5.      Revolving credit facility — We have a credit agreement providing for an asset-based, five-year senior secured revolving credit facility in the amount of up to $180.0 million which matures on August 18, 2020 (the “Revolving Credit Facility”). The availability of funds under the Revolving Credit Facility is limited to the lesser of a calculated borrowing base and the lenders’ aggregate commitments under the Revolving Credit Facility. Our indebtedness under the Revolving Credit Facility is secured by a lien on substantially all of our assets. The Revolving Credit Facility contains certain restrictive covenants, which affect, among others, our ability to incur liens or incur additional indebtedness, change the nature of our business, sell assets or merge or consolidate with any other entity, or make investments or acquisitions unless they meet certain requirements. The Revolving Credit Facility requires that we satisfy a fixed charge coverage ratio at any time that our availability is less than the greater of 10% of our calculated borrowing base or $12.5 million. Our Revolving Credit Facility may, in some instances, limit our ability to pay cash dividends and repurchase our common stock. In order for the borrower under the Revolving Credit Facility, our subsidiary, to make a restricted payment to us for the payment of a dividend or a repurchase of shares, we must, among other things, maintain availability of 20% of the lesser of our calculated borrowing base or our lenders’ aggregate commitments under the Revolving Credit Facility on a pro forma basis for a specified period prior to and immediately following the restricted payment. As of March 31, 2017, we were in compliance with all of the Revolving Credit Facility covenants.  

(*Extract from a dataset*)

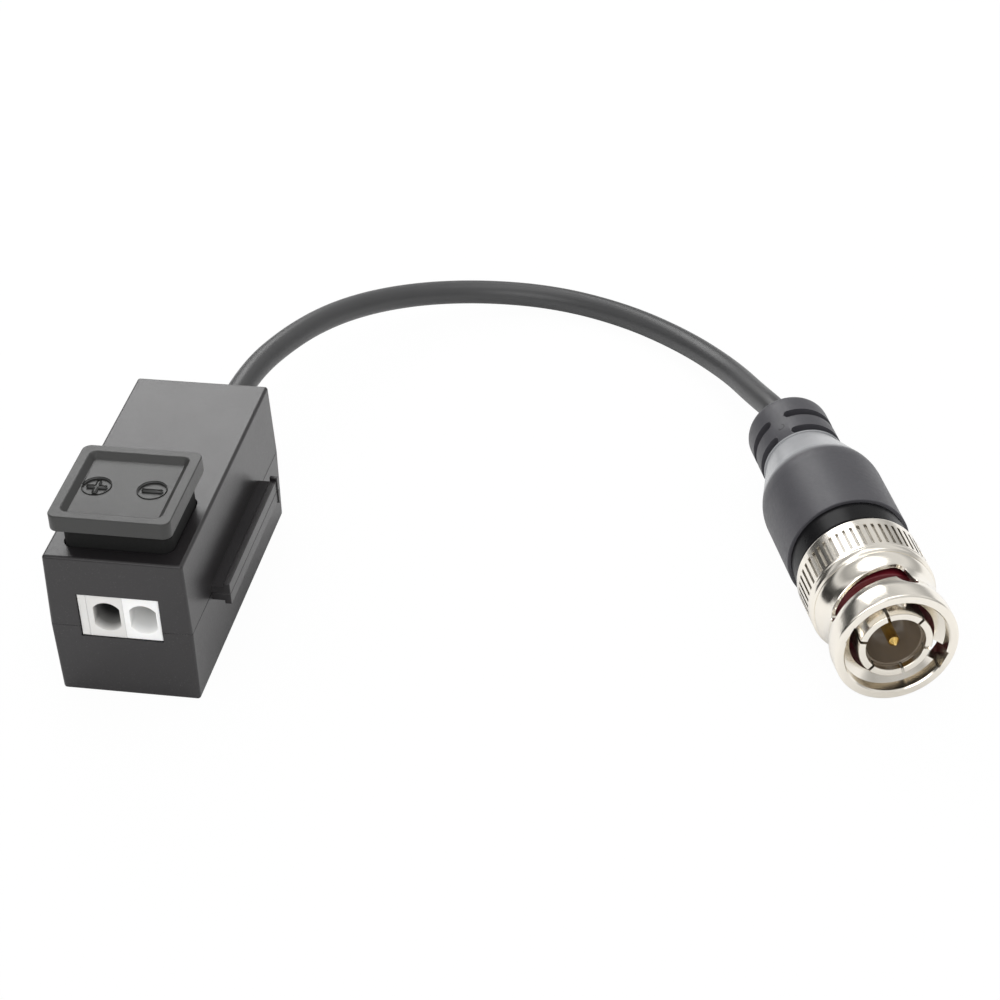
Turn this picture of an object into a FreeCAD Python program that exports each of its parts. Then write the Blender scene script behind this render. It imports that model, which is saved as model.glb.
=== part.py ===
"""Video balun with a short coax pigtail and a bayonet plug, as a parametric document.

Two drafted shells meet at a seam and hold a circuit board with a wound ferrite ring, two push-in
wire terminals and a press button that opens them. A coax cord leaves the back and ends in a
moulded boot, out of which comes a plug with a turning coupling nut.

Frame: millimetres, +Z up, origin under the middle of the housing on the surface it stands on.
+X is to the right of someone who faces the wire terminals, and +Y points to the cord.
"""
import FreeCAD, Part
import math
import operator
import os
from types import SimpleNamespace

import Sketcher
from FreeCAD import Placement, Rotation, Vector

os.makedirs("parts", exist_ok=True)
doc = FreeCAD.newDocument("video_balun")
sheet = doc.addObject("Spreadsheet::Sheet", "sizes")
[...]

At March 31, 2017, we had $41.0 million outstanding under the Revolving Credit Facility, $5.5 million of outstanding letters of credit and availability of $82.9 million under the Revolving Credit Facility. Letters of credit under the Revolving Credit Facility are primarily for self-insurance purposes. We incur commitment fees of up to 0.25% on the unused portion of the Revolving Credit Facility, payable quarterly. Any borrowing under the Revolving Credit Facility incurs interest at LIBOR or the prime rate, plus an applicable margin, at our election (except with respect to swing loans, which incur interest solely at the prime rate plus the applicable margin), subject to a floor of one month LIBOR plus an applicable margin in the case of loans based on the prime rate. These rates are increased or reduced as our average daily availability changes. Interest expense for the third quarter of the current fiscal year of $0.4 million was comprised of commitment fees of $0.1 million, interest expense of $0.2 million and the amortization of financing fees of $0.1 million. Interest expense for the third quarter of the prior fiscal year of $0.2 million was comprised of commitment fees of $0.1 million and the amortization of financing fees of $0.1 million. Interest expense for the nine months ended March 31, 2017 of $1.0 million was comprised of commitment fees of $0.3 million, interest expense of $0.4 million and the amortization of financing fees of $0.3 million. Interest expense for the nine months ended March 31, 2016 of $0.8 million was comprised of commitment fees of $0.4 million and the amortization of financing fees of $0.4 million.